▶ _Entries with model source code_

────────────────

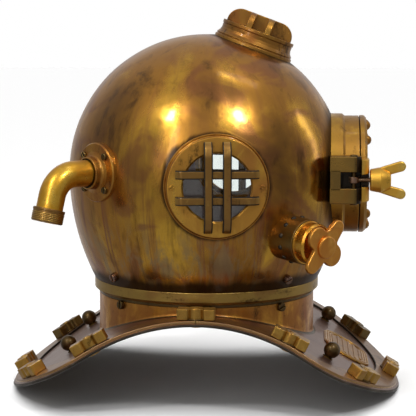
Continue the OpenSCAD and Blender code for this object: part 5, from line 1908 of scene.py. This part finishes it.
@dataclass
class FaceWindow:
    """The face window: a stepped frame with hinge and latch lug, and the door that shuts on it."""

    shop: Workshop
    base_r: float = 70.5
    frame_r: float = 68.0
    hole_r: float = 46.0
    base_y: float = 159.6
    frame_y: float = 177.5
    door_back: float = 178.5
    door_front: float = 186.3
    window_r: float = 43.0
    pane_r: float = 49.0
    retainer_r: float = 53.0
    knuckle_r: float = 6.5
    knuckle_half: float = 9.0
    knuckle_h: float = 14.0
    lug_half: float = 26.4
    pocket_half: float = 9.0
    fork_half: float = 23.6
    fork_slot: float = 6.8
    fork_t: float = 8.9
    bolt_r: float = 5.8
    bolt_circle: float = 59.5

    def hinge(self) -> Matrix:
        """The hinge axis."""
        return HELMET.pin(1, HELMET.hinge_y)

    def latch(self) -> Matrix:
        """The latch axis."""
        return HELMET.pin(-1, HELMET.latch_y)

    def turn_frame(self) -> None:
        """Turns the stepped frame with the gasket's groove, and adds its knuckles and lug."""
        blank, front, base = Blank(), self.frame_y, self.base_y
        profile = [(60, 120), (self.base_r, 120), (self.base_r, base - 1.2), (self.base_r - 0.8, base),
            (self.frame_r, base + 1.8), (self.frame_r, front), (63, front), (63, front - 2.4),
            (55, front - 2.4), (55, front), (self.hole_r, front), (self.hole_r, 138), (60, 138)]
        radii = [0, 0, 0.9, 0.6, 0.6, 0.9, 0.3, 0, 0, 0.3, 0.9, 0.3, 0.3]
        blank.lathe(rounded(profile, radii), HELMET.face(), 160, seat=SEAT)
        arm = arc((0, 0), self.knuckle_r, -149, 90, 24) + [(-22, self.knuckle_r), (-22, -3)]
        gap = self.knuckle_half + 0.4
        for low in (gap, -gap - self.knuckle_h):
            blank.slab(arm, low, low + self.knuckle_h, 0.8, self.hinge())
        self.add_lug(blank)
        self.shop.deliver("face_frame", blank, BONNET, "face_ring", Finish.DOOR,
            [Finish.DOOR, Finish.DRUM, Finish.UNDER], self.lug_part)

    def add_lug(self, blank: Blank) -> None:
        """Adds the latch lug: two barrel-fronted cheeks, a wall behind the pocket and a web.

        Args:
            blank: What the lug is added to.
        """
        inner, outer, rear, front = 10.2, -9, 26.4, -8.1
        cheek = [(inner, rear), (outer, rear), *arc((outer - front, 0), -front, 180, 270, 12),
            (inner, front)]
        for low, high in ((self.pocket_half, self.lug_half), (-self.lug_half, -self.pocket_half)):
            blank.slab(cheek, low, high, 1.1, self.latch())
        wall = box(inner, rear, outer, 14.6)
        blank.slab(rounded(wall, 0.8), -self.pocket_half - 2, self.pocket_half + 2, 0.2, self.latch())
        seat_r = 65.4
        half = math.degrees(math.asin(self.lug_half / seat_r))
        web = [*arc((0, 0), seat_r, 180 + half, 180 - half, 12), (-70, self.lug_half), (-70, -self.lug_half)]
        blank.slab(web, HELMET.latch_y - rear, HELMET.latch_y - front - 0.3, 0.5, HELMET.face())

    def lug_part(self, middle: Vector) -> int:
        """Gives 2 for the pocket and the front of the lug, painted dark as shade, 1 for the rest of the lug,
        a darker umber that is partly painted shade, and 0 for the frame.

        Args:
            middle: The middle of a face, in millimetres.

        Returns:
            The finish's number.
        """
        from_pin = middle - self.latch().translation
        if from_pin.x > 10.4 or abs(from_pin.z) > self.lug_half + 0.2:
            return 0
        in_pocket = abs(from_pin.z) < self.pocket_half + 0.2 and from_pin.x > -8.9
        return 2 if in_pocket or from_pin.y < -3 else 1

    def prong_part(self, middle: Vector) -> int:
        """Gives 2 for the fork's slot, painted dark as shade, 1 for the rest of the fork and 0 for the rest
        of the door.
        """
        x, z = middle.x - self.latch().translation.x, abs(middle.z - self.latch().translation.z)
        return 0 if x > 9 or z > self.fork_half + 0.2 else 2 if z < self.fork_slot + 0.15 else 1

    def turn_door(self) -> None:
        """Turns the door with a bevelled edge, and adds its knuckle and the fork for the bolt."""
        blank, back, front = Blank(), self.door_back, self.door_front
        edge, sunk = self.frame_r + 0.5, front - 2
        profile = [(self.window_r, back), (edge, back), (edge, front - 2.9), (edge - 2.7, front),
            (self.retainer_r + 0.2, front), (self.retainer_r + 0.2, sunk), (self.pane_r + 0.2, sunk),
            (self.pane_r + 0.2, back + 3), (self.window_r, back + 3)]
        blank.lathe(rounded(profile, [0.6, 0.7, 0.9, 0.9, 0.3, 0, 0, 0, 0.3]), HELMET.face(), 160)
        near, away = HELMET.hinge_y - back - 0.1, HELMET.hinge_y - front + 0.3
        arm = arc((0, 0), self.knuckle_r, -115, 160, 28) + [(-10.5, near), (-16, near), (-16, away)]
        blank.slab(arm, -self.knuckle_half, self.knuckle_half, 0.8, self.hinge())
        rear = HELMET.latch_y - self.door_back - 0.2
        face, sweep_r, tip = rear - self.fork_t, self.fork_t + 8.4, 15.1
        start = 180 + math.degrees(math.asin(-rear / sweep_r))
        prong = [(19, face), (19, rear), (-tip, rear), *arc((0, 0), sweep_r, start, 269, 12)]
        web = [(19, face), (19, rear), (5.4, rear), (5.4, face)]
        for low, high in ((self.fork_slot, self.fork_half), (-self.fork_half, -self.fork_slot)):
            blank.slab(prong, low, high, 1.2, self.latch())
        blank.slab(web, -self.fork_slot - 1.5, self.fork_slot + 1.5, 0.2, self.latch())
        self.shop.deliver("door_leaf", blank, DOOR_BODY, "door_ring", Finish.DOOR,
            [Finish.DOOR, Finish.WING, Finish.UNDER], self.prong_part)

    def turn_retainer(self) -> None:
        """Turns the ring that holds the pane, with four slots for its key."""
        blank, low, high = Blank(), self.door_front - 2, self.door_front + 0.4
        inner, outer = self.window_r, self.retainer_r
        blank.lathe(box(inner, low, outer, low + 1.2), HELMET.face(), 128)
        rim = rounded(box(inner, low + 1, outer, high), [0, 0, 0.6, 1])
        for k in range(4):
            blank.lathe(rim, HELMET.face(), 30, start=90 * k + 48.5, sweep=83)
        self.shop.deliver("door_key_ring", blank, DOOR_BODY, "door_retainer", Finish.PORT)

    def fit_bolts(self) -> None:
        """Makes the door's domed bolts."""
        head, rise = Blank(), 4.8
        dome_r = (self.bolt_r ** 2 + rise ** 2) / (2 * rise)
        half = math.degrees(math.asin(self.bolt_r / dome_r))
        head.lathe([(0, -0.5), (self.bolt_r, -0.5), *arc((0, rise - dome_r), dome_r, 90 - half, 89, 10),
            (0, rise)], steps=32)
        places = [HELMET.face() @ turn_by(angle) @ slide(self.bolt_circle, 0, self.door_front)
            for angle in range(15, 360, 30) if abs(angle - 180) > 30]
        self.shop.fasten("domed_bolts", head, places, DOOR_BODY, "door_bolts", Finish.PORT, Finish.PORT)

    def fit_pins(self) -> None:
        """Makes the pins of the hinge and the latch, with domed heads."""
        reach = self.knuckle_half + 0.4 + self.knuckle_h
        for name, place, radius, length, node in (("hinge_spindle", self.hinge(), 3, reach + 0.4,
                "hinge_pin"), ("latch_spindle", self.latch(), 2.5, self.lug_half, "latch_pin")):
            blank, head = Blank(), radius + 1.8
            profile = [(0, -length - 2), (head, -length - 1.4), (head, -length), (radius, -length),
                (radius, length), (head, length), (head, length + 1.4), (0, length + 2)]
            blank.lathe(rounded(profile, [0, 0.8, 0.2, 0.1, 0.1, 0.2, 0.8, 0]), place, 36)
            self.shop.deliver(name, blank, BONNET, node, Finish.DARK)

    def build(self) -> None:
        """Makes the frame, the door and what holds them."""
        self.turn_frame()
        self.turn_door()
        self.turn_retainer()
        pane = (self.pane_r, self.door_back + 3, self.door_front - 2.1)
        self.shop.glaze("door_pane", HELMET.face(), pane, DOOR_BODY, "door_glass")
        self.fit_bolts()
        self.fit_pins()


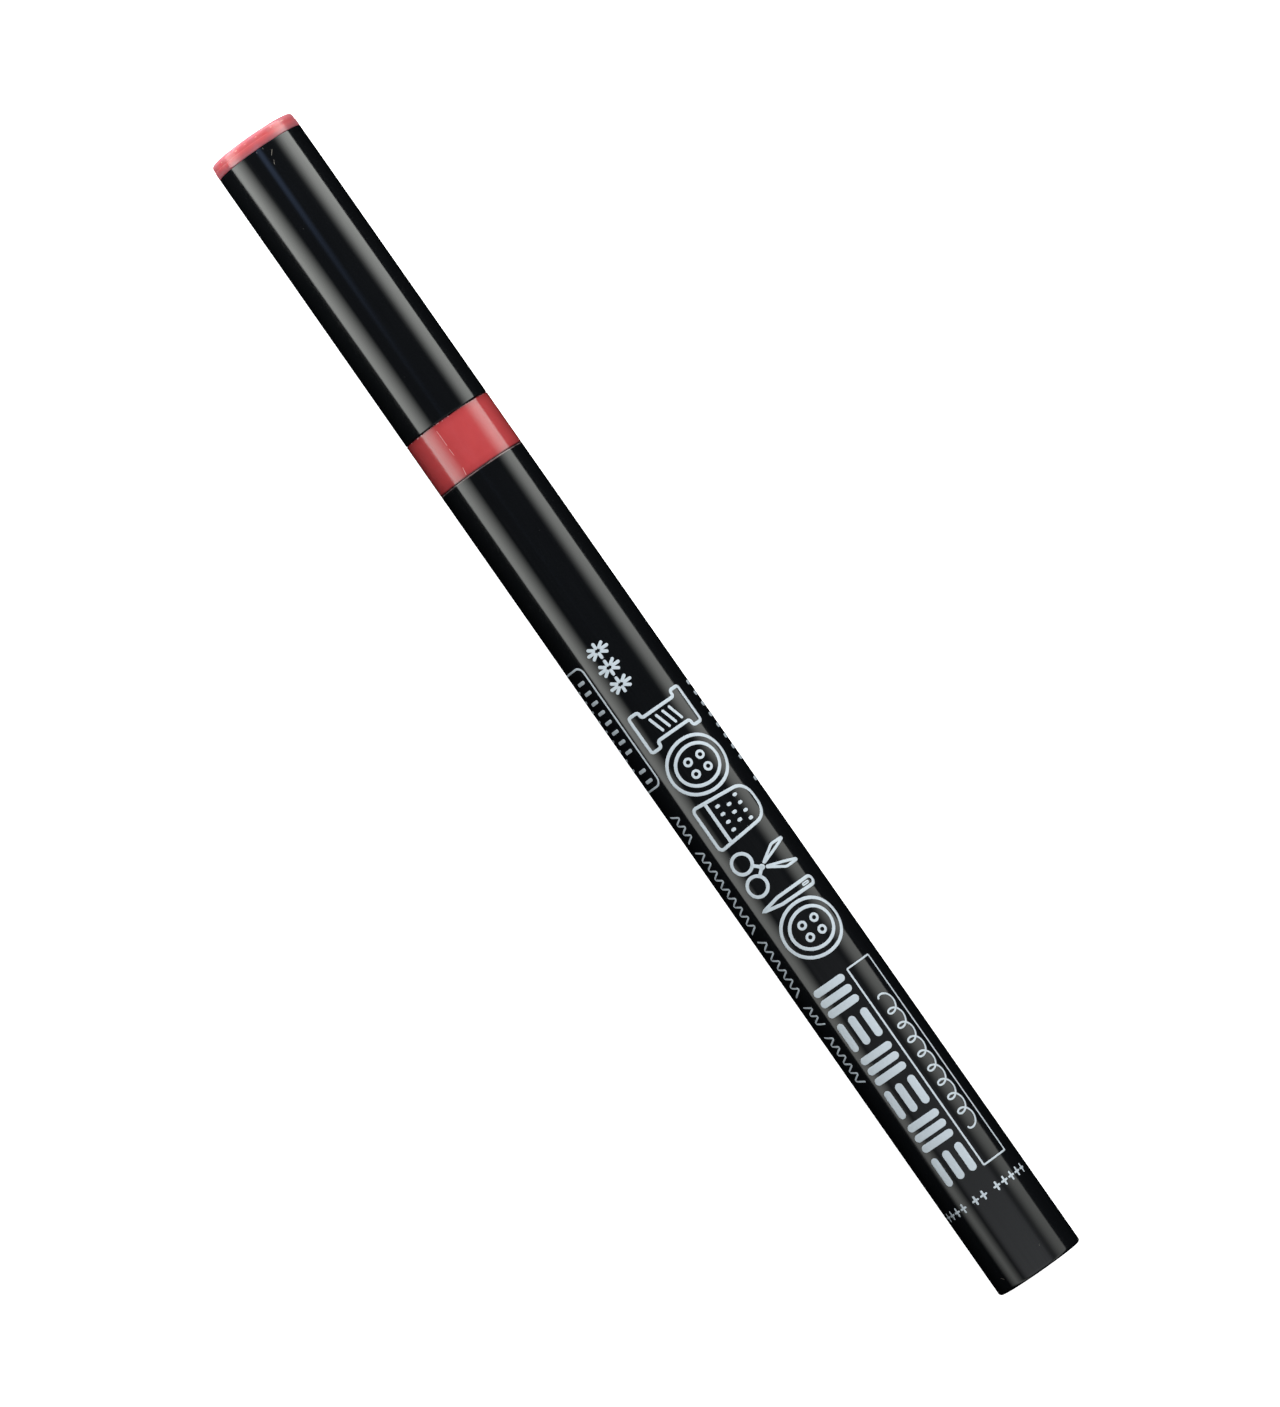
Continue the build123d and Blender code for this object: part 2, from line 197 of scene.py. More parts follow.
class Paint:
    """A procedural material round one Principled shader. Places are object coordinates, in metres."""

    def __init__(self, name, roughness, colour):
        self.material = bpy.data.materials.new(name)
        self.material.use_nodes = True
        self.tree = self.material.node_tree
        self.shader = self.tree.nodes["Principled BSDF"]
        self.shader.inputs["Roughness"].default_value = roughness
        self.shader.inputs["Base Color"].default_value = (*colour, 1)
        self.place = self.tree.nodes.new("ShaderNodeTexCoord").outputs["Object"]
        self.last_normal = None

    def node(self, kind, values=(), **settings):
        """Adds a node, sets its properties, and fills its inputs in order with values or sockets."""
        made = self.tree.nodes.new(kind)
        for key, value in settings.items():
            setattr(made, key, value)
        for socket, value in zip(made.inputs, values):
            self.feed(socket, value)
        return made

    def feed(self, socket, value):
        if isinstance(value, bpy.types.NodeSocket):
            self.tree.links.new(value, socket)
        elif value is not None:
            socket.default_value = value

    def set(self, name, value):
        self.feed(self.shader.inputs[name], value)

    def math(self, operation, *values):
        return self.node("ShaderNodeMath", values, operation=operation).outputs[0]

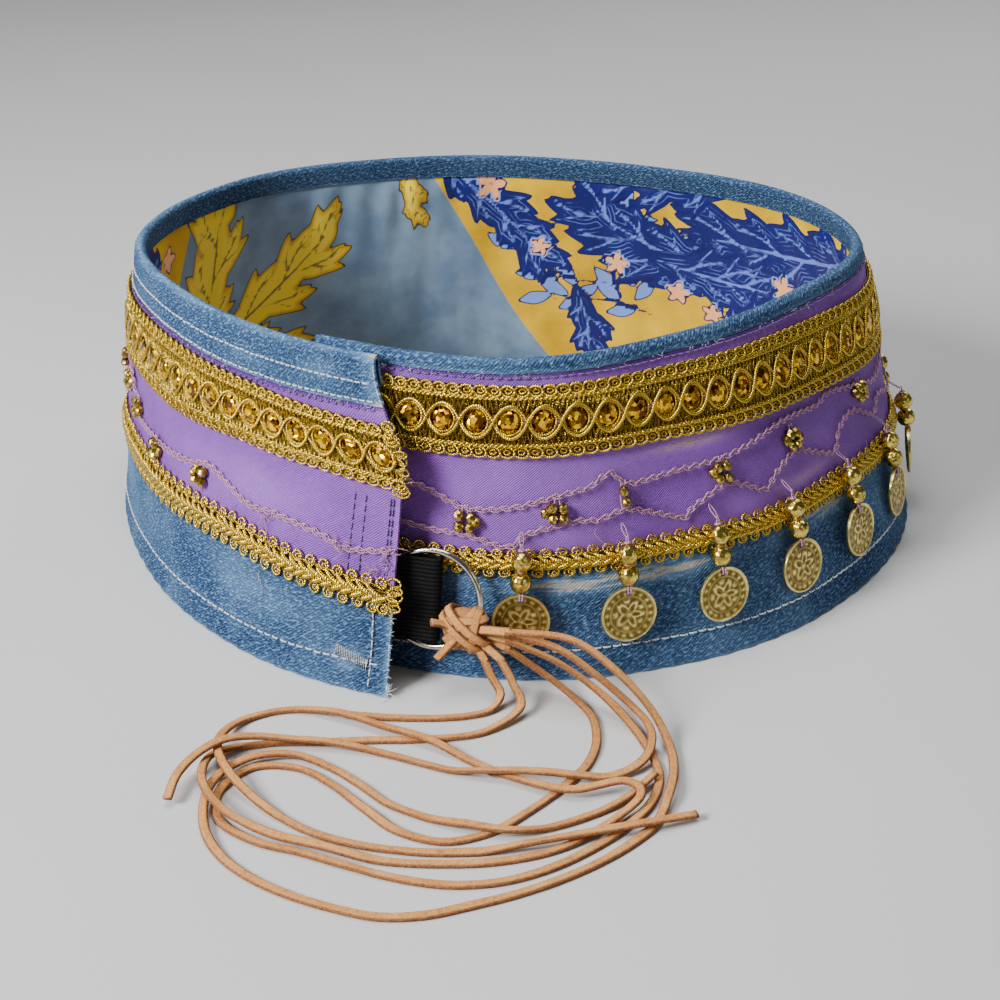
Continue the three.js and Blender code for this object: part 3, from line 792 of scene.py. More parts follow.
    def _suede(self, tone: SuedeTone) -> bpy.types.Material:
        """Cut suede: pale smooth face, darker rough edges, nap and small stains."""
        g = Finish("Suede")
        here = g.place()
        nap, streak = here.noise(1500.0, 5.0, 0.7), g.uv().scaled(1.0, 0.02, 1.0).noise(420.0, 4.0)
        face = nap.ramp(0.3, 0.7).mix(*tone.face)
        face = (here.noise(70.0, 4.0).ramp(0.32, 0.7) * 0.45).mix(face, tone.blotch)
        face = (streak.ramp(0.48, 0.72) * 0.5).mix(face, tone.streak)
        colour = g.value("edge").ramp(0.55, 0.95).mix(face, nap.ramp(0.3, 0.75).mix(*tone.cut_edge))
        normal = (nap + streak * 0.5).bump(0.00035, 0.7)
        return g.set(Base_Color=colour, Roughness=0.93, Normal=normal, Specular_IOR_Level=0.12)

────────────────

▶ _PROBLEM STATEMENT_
Quote the listing word for word from its first line through the line in which "face window: a" appears.

▶ _FINAL RESULT_
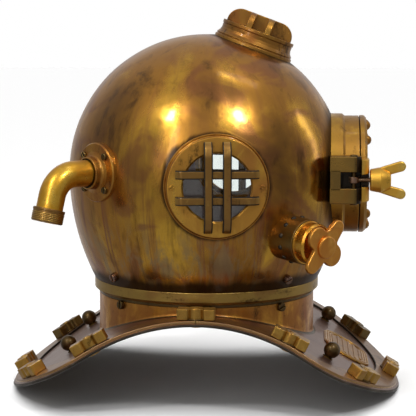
Continue the OpenSCAD and Blender code for this object: part 5, from line 1908 of scene.py. This part finishes it.
@dataclass
class FaceWindow:
    """The face window: a stepped frame with hinge and latch lug, and the door that shuts on it."""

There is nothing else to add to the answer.